1920s Investigators' Companion
- Cover of the updated 1997 edition
- Designers: Keith Herber
- Publishers: Chaosium
- Publication: 1993; 33 years ago
- Genres: Horror
- Systems: Basic Role-Playing
- ISBN: 1568821069

= 1920s Investigators' Companion =

Horror tabletop role-playing game supplement

1920s Investigators' Companion is a role-playing game supplement for Call of Cthulhu by Keith Herber, published by Chaosium. Volume 1 was published in 1993, volume 2 in 1994. An updated single volume of The 1920s Investigator's Companion was published in 1997.

==Contents==
Because modern game players may not know much about the early part of the twentieth century, 1920s Investigators' Companion contains information covering the 1920s.
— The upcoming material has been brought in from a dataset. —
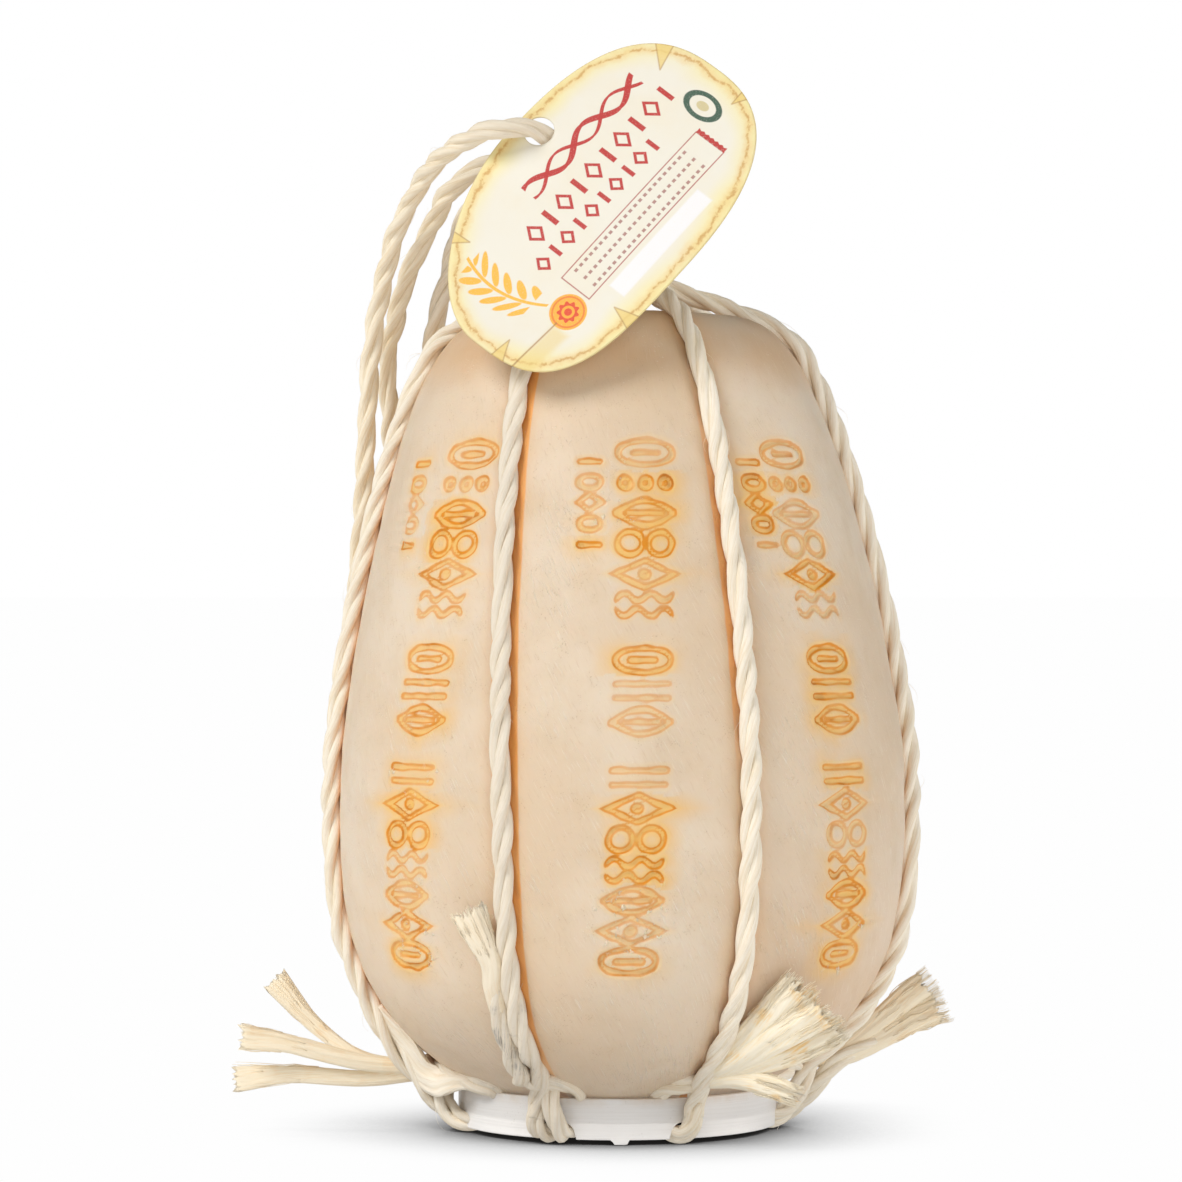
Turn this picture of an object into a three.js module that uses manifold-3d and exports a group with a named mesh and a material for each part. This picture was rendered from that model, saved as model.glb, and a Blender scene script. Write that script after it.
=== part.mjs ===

The book covers economic and social background, popular culture, research facilities, transportation, and equipment that would be available to 1920 investigators.

==Reception==
In the October 1994 edition of Dragon (Issue 210), Rick Swan was impressed by the large volume of facts and figures, but questioned the book's usefulness, saying "Is the Companion interesting? Yep. Impressive? You bet. Useful? Well, you tell me — when was the last time you needed to know the horsepower of a Pierce-Arrow?" Swan concluded by giving the book an average rating of 3 out of 6, commenting, "This is mostly window dressing, helpful for spicing up a referee's descriptions, but unnecessary for players."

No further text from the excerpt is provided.